Вскоре на пороге появился беловолосый мальчик, похожий на грибок-боровичок. Глядя на меня исподлобья, он протянул мне для знакомства руку.
    -Алешенька!—произнес дед,—скажи дяде, как тебя зовут.
Мальчик немного постоял, видимо, что-то обдумывая, поковыряв пальцем в носу и глядя на деда, громко произнес:
     -Деда бля! Деда кака!
И, засмеявшись, убежал в свою комнату. Заметив, как исказилось от внутренней боли лицо Алексея Николаевича, я сделал вид, что не расслышал. Так состоялось мое знакомство с его внуком.
   До отхода поезда оставалось совсем немного времени, и Алексей Николаевич вызвался проводить меня на вокзал. Прощаясь перед посадкой в вагон, он на минуту обнял, прижался ко мне и, тихо назвав по имени, как звали меня в семье, со слезами произнес:
    -Как мне жить? Проиграв свою зарплату в карты, сын с невесткой отбирают у меня пенсию.  Прячут от меня еду. Эх! Отстучали по рельсам колеса!
   Устроившись в купе, я долго не мог забыть оставленного на перроне старого человека, защитника нашего Отечества. А колеса набиравшего скорость поезда продолжали стучать на стыках рельс:
    -Деда бля! Деда кака! Дедабля! Дедакака!           Деда бля... кака, кака, кака..— Ату!У!У!—вторил этому гудок электровоза. Не помню, как пришел тяжелый сон. Во сне я видел темную комнату, где, задрав ночную рубашку, чтобы прикрыть раны, бесстыдно оголив полные ноги, лежала умирающая женщина. Она тихо просила Бога:
    -Прими, Господи, душу мою и прости сыновей моих,  ибо они не ведают, что творят. Рядом с ней, освещенный полоской падающего через окно лунного света, лежал окровавленный кухонный нож.

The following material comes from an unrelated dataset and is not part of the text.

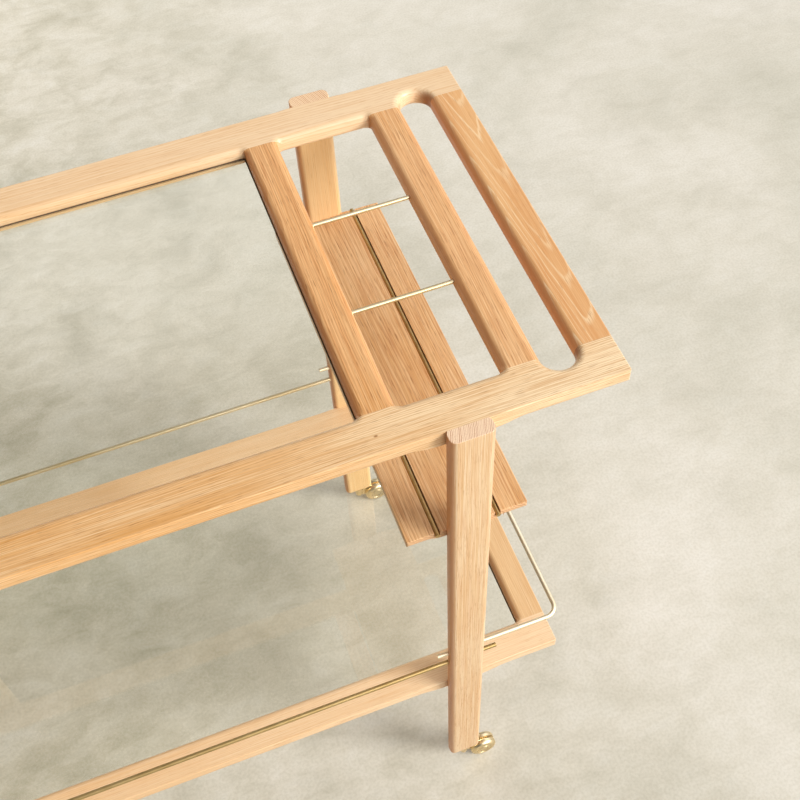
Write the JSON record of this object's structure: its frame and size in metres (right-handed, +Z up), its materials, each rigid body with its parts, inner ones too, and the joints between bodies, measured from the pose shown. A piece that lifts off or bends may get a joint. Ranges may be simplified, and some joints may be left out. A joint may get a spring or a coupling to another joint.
{
  "type": "bar cart",
  "caption": "Oak bar cart with a glazed top frame, a handle slot, a bottle bay above a small shelf, a glazed lower frame with a brass rod gallery, and brass twin-wheel casters.",
  "frame": {"origin": "on the floor under the middle of the cart's bounding box", "axes": "+Z up, +X along the cart towards the handle and the bottle bay, +Y across the cart to the rear"},
  "size_m": [0.9, 0.4302, 0.774],
  "materials": {
    "oak_rail": "satin oiled oak, pale",
    "oak_crossbar": "satin oiled oak, warmer",
    "oak_leg": "satin oiled oak",
    "beech_dowel": "raw beech",
    "clear_glass": "clear float glass, polished edges",
    "brass": "polished pale brass"
  },
  "bodies": {
    "cart": {"top_front_rail": "oak_rail", "top_rear_rail": "oak_rail", "lower_front_rail": "oak_rail", "lower_rear_rail": "oak_rail", "handle_rail": "oak_crossbar", "outer_crossbar": "oak_crossbar", "inner_crossbar": "oak_crossbar", "top_left_end_rail": "oak_crossbar", "lower_right_end_rail": "oak_crossbar", "lower_left_end_rail": "oak_crossbar", "bottle_shelf": "oak_crossbar", "leg_front_right": "oak_leg", "leg_rear_right": "oak_leg", "leg_front_left": "oak_leg", "leg_rear_left": "oak_leg", "top_frame_dowels": "beech_dowel", "lower_frame_dowels": "beech_dowel", "leg_dowels": "beech_dowel", "top_glass": "clear_glass", "lower_glass": "clear_glass", "front_divider_rod": "brass", "rear_divider_rod": "brass", "shelf_rods": "brass", "gallery_front_rod": "brass", "gallery_rear_rod": "brass", "gallery_right_end_rod": "brass", "gallery_left_end_rod": "brass", "caster_front_right_socket": "brass", "caster_rear_right_socket": "brass", "caster_front_left_socket": "brass", "caster_rear_left_socket": "brass"},
    "caster_front_right": {"caster_front_right_body": "brass", "caster_front_right_axle": "brass"},
    "front_right_outer_wheel": {"caster_front_right_outer_wheel": "brass"},
    "front_right_inner_wheel": {"caster_front_right_inner_wheel": "brass"},
    "caster_rear_right": {"caster_rear_right_body": "brass", "caster_rear_right_axle": "brass"},
    "rear_right_outer_wheel": {"caster_rear_right_outer_wheel": "brass"},
    "rear_right_inner_wheel": {"caster_rear_right_inner_wheel": "brass"},
    "caster_front_left": {"caster_front_left_body": "brass", "caster_front_left_axle": "brass"},
    "front_left_outer_wheel": {"caster_front_left_outer_wheel": "brass"},
    "front_left_inner_wheel": {"caster_front_left_inner_wheel": "brass"},
    "caster_rear_left": {"caster_rear_left_body": "brass", "caster_rear_left_axle": "brass"},
    "rear_left_outer_wheel": {"caster_rear_left_outer_wheel": "brass"},
    "rear_left_inner_wheel": {"caster_rear_left_inner_wheel": "brass"}
  },
  "joints": [
    {"name": "front_right_swivel", "type": "hinge", "parent": "cart", "child": "caster_front_right", "pos_m": [0.309, -0.206, 0.036], "axis": [0, 0, 1], "continuous": true},
    {"name": "front_right_outer_wheel_spin", "type": "hinge", "parent": "caster_front_right", "child": "front_right_outer_wheel", "pos_m": [0.335, -0.206, 0.017], "axis": [0, 1, 0], "continuous": true},
    {"name": "front_right_inner_wheel_spin", "type": "hinge", "parent": "caster_front_right", "child": "front_right_inner_wheel", "pos_m": [0.335, -0.206, 0.017], "axis": [0, 1, 0], "continuous": true},
    {"name": "rear_right_swivel", "type": "hinge", "parent": "cart", "child": "caster_rear_right", "pos_m": [0.309, 0.206, 0.036], "axis": [0, 0, 1], "continuous": true},
    {"name": "rear_right_outer_wheel_spin", "type": "hinge", "parent": "caster_rear_right", "child": "rear_right_outer_wheel", "pos_m": [0.335, 0.206, 0.017], "axis": [0, 1, 0], "continuous": true},
    {"name": "rear_right_inner_wheel_spin", "type": "hinge", "parent": "caster_rear_right", "child": "rear_right_inner_wheel", "pos_m": [0.335, 0.206, 0.017], "axis": [0, 1, 0], "continuous": true},
    {"name": "front_left_swivel", "type": "hinge", "parent": "cart", "child": "caster_front_left", "pos_m": [-0.309, -0.206, 0.036], "axis": [0, 0, 1], "continuous": true},
    {"name": "front_left_outer_wheel_spin", "type": "hinge", "parent": "caster_front_left", "child": "front_left_outer_wheel", "pos_m": [-0.283, -0.206, 0.017], "axis": [0, 1, 0], "continuous": true},
    {"name": "front_left_inner_wheel_spin", "type": "hinge", "parent": "caster_front_left", "child": "front_left_inner_wheel", "pos_m": [-0.283, -0.206, 0.017], "axis": [0, 1, 0], "continuous": true},
    {"name": "rear_left_swivel", "type": "hinge", "parent": "cart", "child": "caster_rear_left", "pos_m": [-0.309, 0.206, 0.036], "axis": [0, 0, 1], "continuous": true},
    {"name": "rear_left_outer_wheel_spin", "type": "hinge", "parent": "caster_rear_left", "child": "rear_left_outer_wheel", "pos_m": [-0.283, 0.206, 0.017], "axis": [0, 1, 0], "continuous": true},
    {"name": "rear_left_inner_wheel_spin", "type": "hinge", "parent": "caster_rear_left", "child": "rear_left_inner_wheel", "pos_m": [-0.283, 0.206, 0.017], "axis": [0, 1, 0], "continuous": true}
  ]
}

   Сдавая проводнице постельное белье, я обнаружил, что наволочка была сырая от слез. Утром наш поезд остановился на станции Новосибирск-Главный. Отстучали по рельсам колеса!

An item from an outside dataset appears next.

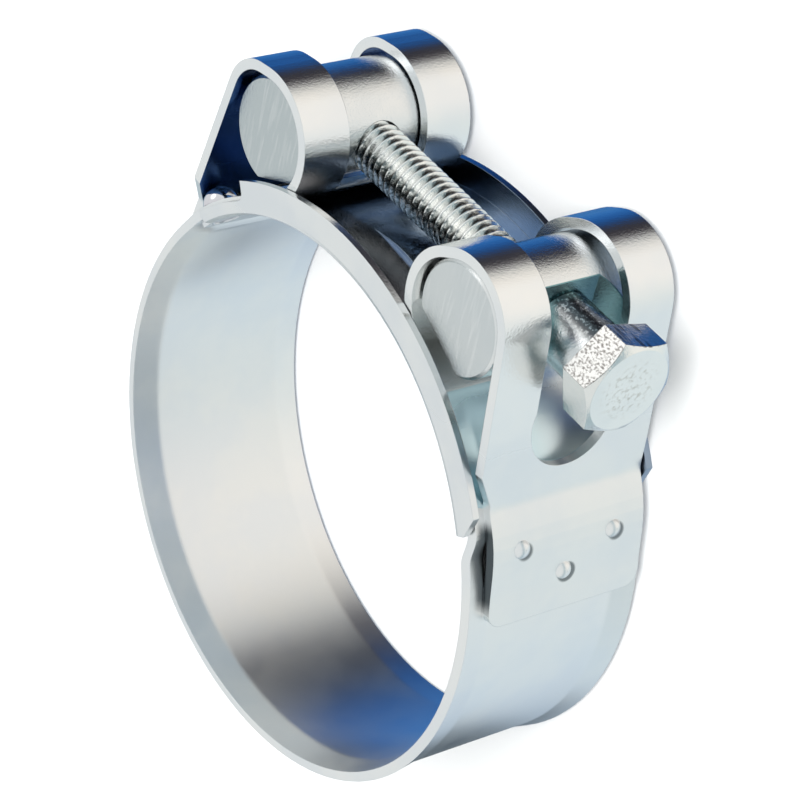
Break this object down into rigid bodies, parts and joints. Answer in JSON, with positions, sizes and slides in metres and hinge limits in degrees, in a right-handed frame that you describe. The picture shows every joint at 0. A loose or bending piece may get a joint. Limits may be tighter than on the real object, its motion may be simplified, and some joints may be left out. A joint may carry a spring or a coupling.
{
  "type": "single bolt hose clamp",
  "caption": "Heavy-duty hose clamp: a folded steel band with flared edges, a curved bridge plate under the gap, and a bolt that draws two trunnions together.",
  "frame": {"origin": "centre of the hose bore, halfway across the band", "axes": "+Z along the hose bore axis, +Y towards the gap between the lugs, +X along the bolt towards its head"},
  "size_m": [0.0645, 0.0757, 0.0234],
  "materials": {
    "band_zinc": "bright blue-white zinc plating on rolled strip",
    "bridge_zinc": "bright blue-white zinc plating",
    "rivet_zinc": "bright zinc plating",
    "trunnion_zinc": "satin zinc plating on turned bar",
    "sleeve_zinc": "zinc plating on turned tube",
    "bolt_zinc": "zinc plating with a fine speckle"
  },
  "bodies": {
    "clamp_band": {"band": "band_zinc", "bridge_plate": "bridge_zinc", "bridge_rivets": "rivet_zinc"},
    "nut_trunnion": {"threaded_trunnion": "trunnion_zinc"},
    "head_trunnion": {"plain_trunnion": "trunnion_zinc"},
    "sleeve": {"spacer_sleeve": "sleeve_zinc"},
    "bolt": {"hex_bolt": "bolt_zinc"}
  },
  "joints": [
    {"name": "nut_trunnion_rock", "type": "hinge", "parent": "clamp_band", "child": "nut_trunnion", "pos_m": [-0.0171, 0.03535, 0], "axis": [0, 0, 1], "range_deg": [-0.7, 0.7]},
    {"name": "head_trunnion_rock", "type": "hinge", "parent": "clamp_band", "child": "head_trunnion", "pos_m": [0.0171, 0.03535, 0], "axis": [0, 0, 1], "range_deg": [-0.75, 0.75]},
    {"name": "bolt_travel", "type": "slide", "parent": "nut_trunnion", "child": "sleeve", "axis": [1, 0, 0], "range_m": [0, 0.009]},
    {"name": "bolt_turn", "type": "hinge", "parent": "sleeve", "child": "bolt", "pos_m": [0.0284, 0.03535, 0], "axis": [1, 0, 0], "range_deg": [0, 3241]}
  ],
  "couplings": [
    {"joint": "head_trunnion_rock", "follows": "nut_trunnion_rock", "ratio": 1},
    {"joint": "bolt_turn", "follows": "bolt_travel", "rad_per_m": 6283.2}
  ]
}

Долгое время я даже и не пытался записать этот рассказ. Кощунственной казалась даже сама мысль об этом. Прошли годы. Я случайно узнал, что Алексей Николаевич умер от сердечного приступа, когда узнал, что  сын проиграл в карты все его боевые награды.
    Так закончилась  жизнь бывшего командира бронепоезда. Для него отстучали по рельсам колеса. В этом рассказе  я изменил только его имя.
                Владимир Устюжанинов.